That Java and Python use immutable string objects is a fundamental design decision, but it is not directly connected to the benefits of immutability in a multithreading environment. One reason is that string literals in the source code can be pooled which reduces the number of objects. This is possible in C/C++ as well. In C++ the literal "foo" has type const char[4] (the 4th char is the terminating '\0'). Another reason is that entries in sets and keys in dicts/maps must not be changed. Since strings are used pervasively as dict keys (most Python objects are a dict), immutability removes a common source of errors. In Java, another reason for immutable strings is the Java security model. All of these reasons are entirely unrelated to multithreading.

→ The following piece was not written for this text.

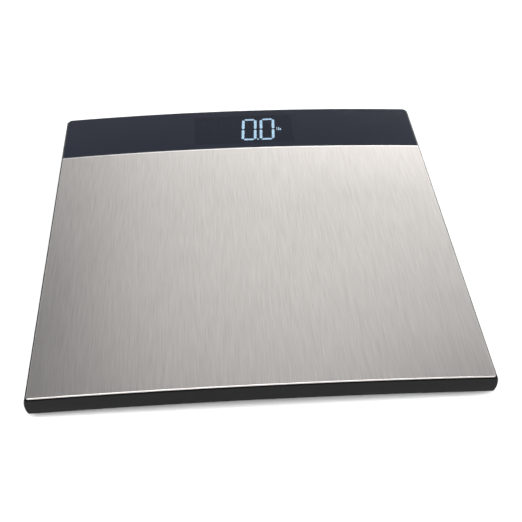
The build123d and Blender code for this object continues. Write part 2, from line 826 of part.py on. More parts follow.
with BuildPart() as board_components:
    with BuildSketch(Plane.XY.offset(board_top_z)):
        with Locations(*capacitor_spots):
            Circle(capacitor_radius)
        with Locations((crystal_x, crystal_y)):
            RectangleRounded(crystal_length, crystal_width, crystal_length / 3)
    extrude(amount=capacitor_height)
    with BuildSketch(Plane.XY.offset(board_top_z)):
        with Locations(*resistor_spots):
            Rectangle(resistor_length, resistor_width)
    extrude(amount=resistor_height)
save(board_components, "board_components")

# ---- display: glass, light guide, lamps, contact strips and the frame round them ----
with BuildPart() as lcd_panel:
    with BuildSketch(Plane.XY.offset(lcd_z)):
        with Locations((window_x, window_y)):
            Rectangle(lcd_width, lcd_depth)
    extrude(amount=lcd_thickness)
save(lcd_panel, "lcd_panel")

with BuildPart() as lcd_frame:
    with BuildSketch(Plane.XY.offset(board_top_z)):
        with Locations((window_x, window_y)):
            Rectangle(2 * holder_x, 2 * holder_y)
            Rectangle(lcd_width + 2 * snug, lcd_depth + 2 * snug, mode=Mode.SUBTRACT)
    extrude(amount=lcd_top_z - board_top_z)
save(lcd_frame, "lcd_frame")

guide_depth = lcd_depth - 4 * zebra_width
guide_width = lcd_width - 4 * zebra_width
with BuildPart() as backlight_panel:
    with BuildSketch(Plane.XY.offset(board_top_z + snug)):
        with Locations((window_x, window_y)):
            Rectangle(guide_width, guide_depth)
    extrude(amount=lcd_z - board_top_z - 2 * snug)
save(backlight_panel, "backlight_panel")

led_x = window_x + guide_width / 2 + zebra_width
with BuildPart() as backlight_leds:
    with BuildSketch(Plane.XY.offset(board_top_z)):
        with Locations(*[(led_x, window_y + row * guide_depth / 4) for row in (-1, 0, 1)]):
            Rectangle(led_depth, led_width)
    extrude(amount=led_height)
save(backlight_leds, "backlight_leds")

zebra_y = lcd_depth / 2 - zebra_width
with BuildPart() as zebra_strips:
    with BuildSketch(Plane.XY.offset(board_top_z)):
        with Locations((window_x, window_y - zebra_y), (window_x, window_y + zebra_y)):
            Rectangle(guide_width, zebra_width)
    extrude(amount=lcd_z - board_top_z)
save(zebra_strips, "zebra_strips")

# ---- unit switch under the board, and the button that reaches it through the floor ----
switch_hole = switch_height - board_thickness / 3
with BuildPart() as unit_switch:
    with BuildSketch(Plane.XY.offset(switch_z)):
        with Locations((switch_x, switch_y)):
            Rectangle(switch_size, switch_size)
    extrude(amount=switch_height)
    with BuildSketch(Plane.XY.offset(switch_z)):
        with Locations((switch_x, switch_y)):
            Circle(plunger_radius + pin_fit)
    extrude(amount=switch_hole, mode=Mode.SUBTRACT)
save(unit_switch, "unit_switch")

with BuildPart() as switch_plunger:
    with BuildSketch(Plane.XY.offset(unit_top_z)):
        with Locations((switch_x, switch_y)):
            Circle(plunger_radius)
    extrude(amount=switch_z + switch_hole - unit_travel - loose - unit_top_z)
save(switch_plunger, "switch_plunger")

unit_low_z = tray_z + arch(switch_x) - unit_stand
with BuildPart() as unit_button:
    with BuildSketch(Plane.XY.offset(unit_low_z)):
        with Locations((switch_x, switch_y)):
            Circle(unit_radius)
    extrude(amount=unit_flange_z - unit_low_z)
    fillet(edges().group_by(Axis.Z)[0], unit_stand)
    with BuildSketch(Plane.XY.offset(unit_flange_z)):
        with Locations((switch_x, switch_y)):
            Circle(unit_radius + unit_flange_width)
    extrude(amount=unit_flange)
save(unit_button, "unit_button")

# ---- batteries, side by side and end to end opposed ----
for name, way in (("battery_1", 1), ("battery_2", -1)):
    y = battery_y - way * battery_pitch / 2
    nub_tip = way * (box_x - contact_sheet)
    shoulder = nub_tip - way * nub_length
    with BuildPart() as battery:
        with BuildSketch(Plane.YZ.offset(shoulder)):
            with Locations((y, battery_z)):
                Circle(cell_aaa_radius)
        extrude(amount=-way * cell_aaa_length)
        fillet(edges(), cell_aaa_radius / 12)
        with BuildSketch(Plane.YZ.offset(shoulder)):
            with Locations((y, battery_z)):
                Circle(nub_radius)
        extrude(amount=way * nub_length)
    save(battery, name)

# ---- contact plates: one joins the pair, two single ones take the leads ----
contact_height = 2 * cell_aaa_radius - 2 * rib
with BuildPart() as battery_contacts:
    with BuildSketch(Plane.YZ.offset(-box_x)):
        with Locations((battery_y, battery_z)):
            Rectangle(battery_pitch + contact_height, contact_height)
    extrude(amount=contact_sheet)
    with BuildSketch(Plane.YZ.offset(box_x)):
        with Locations(
            (battery_y - battery_pitch / 2, battery_z),
            (battery_y + battery_pitch / 2, battery_z),
        ):
            Rectangle(contact_height, contact_height)
    extrude(amount=-contact_sheet)
save(battery_contacts, "battery_contacts")

with BuildPart() as battery_springs:
    for way in (1, -1):
        y = battery_y - way * battery_pitch / 2
        coil_start = -way * (box_x - contact_sheet - spring_wire / 2 - pin_fit)
        coil_length = spring_length - spring_wire - 2 * pin_fit
        with BuildLine() as coil:
            Helix(
                coil_length / spring_turns,
                coil_length,
                spring_radius,
                center=(coil_start, y, battery_z),
                direction=(way, 0, 0),
            )
        with BuildSketch(Plane(origin=coil.line @ 0, z_dir=coil.line % 0)):
            Circle(spring_wire / 2)
        sweep(is_frenet=True)
save(battery_springs, "battery_springs")

# ---- battery door, with its knuckle and pins ----
with BuildPart() as battery_door:
    with BuildSketch(Plane.XY.offset(pod_z)):
        with Locations((0, battery_y)):
            Rectangle(2 * door_x, door_back - door_front)
        with Locations((0, (door_back + hinge_y) / 2)):
            Rectangle(2 * knuckle_half, hinge_y - door_back)
    extrude(amount=door_thickness)
    with BuildSketch(Plane.XY.offset(pod_z)):
        with Locations(*[(0, door_front + row * 2 * rib) for row in (1, 2, 3)]):
            Rectangle(box_x, rib / 2)
    extrude(amount=door_thickness / 4, mode=Mode.SUBTRACT)
    with BuildSketch(Plane.YZ):
        with Locations((hinge_y, hinge_z)):
            Circle(knuckle_radius)
    extrude(amount=knuckle_half, both=True)
    with BuildSketch(Plane.YZ):
        with Locations((hinge_y, hinge_z)):
            Circle(pin_radius)
    extrude(amount=knuckle_half + pin_length, both=True)
save(battery_door, "battery_door")

# ---- blank rating label under the tray ----
with BuildPart() as rating_label:
    with BuildSketch(Plane.XZ.offset(-label_y)):
        with BuildLine():
            band_lines(tray_z - label_thickness, tray_z, label_width / 2)
        make_face()
    extrude(amount=label_depth / 2, both=True)
save(rating_label, "rating_label")

# ==== leads: round wires of straight runs joined by tangent bends ====


def bend_radii(points):
    """Bends that take up nine tenths of the shorter run beside each corner at most."""
    runs = [Vector(*after) - Vector(*before) for before, after in zip(points, points[1:])]
    return [
        0.45 * min(one.length, two.length) / tan(radians(one.get_angle(two) / 2))
        for one, two in zip(runs, runs[1:])
    ]


def wire(name, points):
    """One insulated wire along a route, with its bends and length printed."""
    radii = bend_radii(points)
    with BuildPart() as tube:
        with BuildLine() as route:
            FilletPolyline(*points, radius=radii)
        with BuildSketch(Plane(origin=route.line @ 0, z_dir=route.line % 0)):
            Circle(wire_radius)
        sweep()
    length = sum(edge.length for edge in route.edges())
    share = tube.part.volume / (pi * wire_radius**2 * length)
    print(name, "length", round(length, 1), "volume share", round(share, 4), [round(r, 2) for r in radii])
    return tube.part


lead_z = cell_top_z + wire_radius
board_lead_z = board_top_z + wire_radius
for name, (x, y) in corners.items():
    side = 1 if x > 0 else -1
    edge_x = board_right if side > 0 else board_left
    start_x = x - side * (button_radius + 2 * lead_gap)
    tubes = []
    for shift in (-wire_pitch, 0, wire_pitch):
        route_y = y + shift
        points = [(start_x, route_y, lead_z)]
        if y < 0:
            lane = side * (lane_x + shift)
            route_y = lane_end_y + shift
            points += [(lane, y + shift, lead_z), (lane, route_y, lead_z)]
        points += [
            (edge_x + side * 2 * lead_gap, route_y, lead_z),
            (edge_x + side * lead_gap / 2, route_y, board_lead_z),
            (edge_x - side * 2 * lead_gap, route_y, board_lead_z),
        ]
        tubes.append(wire(f"cell_lead_{name}", points))
    with BuildPart() as cell_lead:
        add(tubes)
    save(cell_lead, f"cell_lead_{name}")

tubes = []
for row in (-1, 1):
    lane = battery_lane_x - row * wire_pitch / 2
    contact_y = battery_y + row * battery_pitch / 2
    points = [
        (box_x, contact_y, battery_lead_z),
        (lane, contact_y, battery_lead_z),
        (lane, board_front - 3 * lead_gap, battery_lead_z),
        (lane, board_front - lead_gap / 2, board_lead_z),
        (lane, board_front + lead_gap, board_lead_z),
    ]
    tubes.append(wire("battery_leads", points))
with BuildPart() as battery_leads:
    add(tubes)
save(battery_leads, "battery_leads")
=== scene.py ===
import math

import bmesh
import bpy
from bpy.props import FloatProperty, FloatVectorProperty, PointerProperty
from bpy.types import Operator, Panel, PropertyGroup
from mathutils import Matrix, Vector


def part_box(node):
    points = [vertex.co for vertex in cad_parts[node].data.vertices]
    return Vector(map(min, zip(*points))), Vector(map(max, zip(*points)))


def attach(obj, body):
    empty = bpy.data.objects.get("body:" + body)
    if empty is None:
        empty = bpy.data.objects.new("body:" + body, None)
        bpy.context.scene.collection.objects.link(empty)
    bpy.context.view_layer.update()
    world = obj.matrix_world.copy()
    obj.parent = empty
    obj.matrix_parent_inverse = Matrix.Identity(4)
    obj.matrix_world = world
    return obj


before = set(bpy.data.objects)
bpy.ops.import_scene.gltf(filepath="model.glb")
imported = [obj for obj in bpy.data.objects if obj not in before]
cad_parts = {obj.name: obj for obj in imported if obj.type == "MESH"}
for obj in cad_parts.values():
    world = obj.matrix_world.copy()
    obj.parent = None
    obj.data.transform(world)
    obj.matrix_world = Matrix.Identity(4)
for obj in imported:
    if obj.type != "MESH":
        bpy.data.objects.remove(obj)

bl_info = {
    "name": "Bathroom Scale Finish",
    "version": (1, 0, 0),
    "blender": (4, 5, 0),
    "location": "3D View > Sidebar > Scale",
    "description": "Gives a digital bathroom scale its finishes, its lit digits and a small studio",
    "category": "Object",
}

MM = 0.001
ARCH_RISE = 3.75 * MM  # rise of the deck's middle over its sides
EDGE_BOW = 0.85 * MM  # how far the deck's back edge bows out at mid width
SEAM_HIGHLIGHT_WIDTH = 0.95 * MM  # width of the painted highlight along the seam
# how far the painted highlight along the seam fades in
SEAM_HIGHLIGHT_FADE = 0.4 * MM
WINDOW_HALF_WIDTH = 42 * MM  # clear part of the lens, either way from the display's middle
WINDOW_HALF_DEPTH = 21.5 * MM
SKIRT_FOOT = 6.5 * MM  # the skirt turns paler below this height
SKIRT_PLAIN = 12.5 * MM  # and keeps its plain tone above this one
PRINT_GAP = 0.02 * MM  # display glass to the bars on it
LIT_THICKNESS = 0.08 * MM
UNLIT_THICKNESS = 0.04 * MM
UNLIT_GAP = 3.5 * MM  # extra space between the lit digits and the unlit ones
POINT_RADIUS = 0.85 * MM
POINT_SIDES = 20
FLOOR_HALF = 2.2
CORNERS = ("front_left", "front_right", "back_left", "back_right")

# Where the bars of a seven-bar digit lie, as shares of the digit's width and height. Each bar runs
# between two of the digit's six corner points.
DIGIT_POINTS = {
    "top_left": (0, 1),
    "top_right": (1, 1),
    "middle_left": (0, 0.5),
    "middle_right": (1, 0.5),
    "low_left": (0, 0),
    "low_right": (1, 0),
}
RING_BARS = (
    ("top_left", "top_right"),
    ("top_left", "middle_left"),
    ("top_right", "middle_right"),
    ("middle_left", "low_left"),
    ("middle_right", "low_right"),
    ("low_left", "low_right"),
)
MIDDLE_BAR = ("middle_left", "middle_right")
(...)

If Java were built with immutability in mind, the language would have looked very differently. While it is closely inspired by C++, the designers tried hard to create a much simpler language, getting rid of const is one such step. The equivalent Java thing to a C++ const reference is an adapter or decorator that implements any mutating methods as throws new NotImplementedException(), and forwards non-mutating method calls to the actual collection. The fact that the java.util collection interfaces all imply mutability is a clear sign they didn't strive for an immutability-first language.

The solution Java put forward to solve concurrency problems wasn't immutability, but pervasive locking. Every single object contains a mutex that may be used for synchronized blocks or entire methods. As it turns out, that is not good for performance, does not scale very well, and is quite error prone – you still have to deal with mutable global state.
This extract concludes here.